What are the risks of refinancing federal student loans more than once?
Student loan refinancing can offer significant benefits, such as reducing your long-term financial burden by securing a lower interest rate. However, it carries certain risks, especially when refinancing federal student loans multiple times. Here are the key risks to consider:
- Loss of federal protections: Each time you refinance a federal loan with a private lender, you permanently lose federal benefits such as income-driven repayment plans, loan forgiveness programs, and deferment or forbearance options.
- Increased total interest paid: If you extend the repayment term during refinancing, even at a lower interest rate, you may pay more in total interest over the life of the loan.

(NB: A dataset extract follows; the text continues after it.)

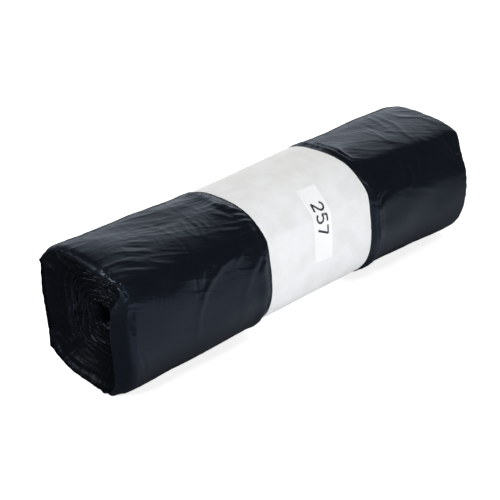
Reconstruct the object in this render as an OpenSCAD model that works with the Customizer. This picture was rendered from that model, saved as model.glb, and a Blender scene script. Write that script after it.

- Variable interest rate risks: Refinancing to a variable interest rate could lead to lower payments initially, but if interest rates rise, your payments could increase significantly over time.
- Credit score impact: Each refinancing application results in a hard credit inquiry, which can temporarily lower your credit score. Multiple refinances in a short period may have a cumulative negative effect on your credit.
- Potential fees: Some lenders may charge fees for refinancing, such as origination fees or prepayment penalties, which could offset the financial benefits of refinancing multiple times.
Who is eligible to refinance their student loans multiple times?
To refinance student loans multiple times, borrowers generally need to meet the following eligibility criteria:
- Good credit score: A solid credit score is essential for qualifying for refinancing, especially multiple times. A higher score typically leads to better interest rates and terms.
- Loan repayment history: A strong history of on-time payments shows lenders that you are a responsible borrower, increasing your chances of being approved for multiple refinances.
- Existing loans in good standing: Your current loans should be in good standing, meaning you’re not in default or behind on payments. This is crucial for refinancing eligibility.
- U.S. citizenship or permanent residency: Most lenders require borrowers to be U.S. citizens or permanent residents to qualify for refinancing.
- Stable income: Lenders seek borrowers with stable and sufficient income to ensure they can consistently meet their monthly loan payments. According to the National Center for Education Statistics, individuals with incomes above the national average are responsible for approximately 48% of the nation’s outstanding student loan debt. Demonstrating a consistent income improves your chances of securing a refinance and enhances your eligibility for better loan terms across multiple refinancing opportunities.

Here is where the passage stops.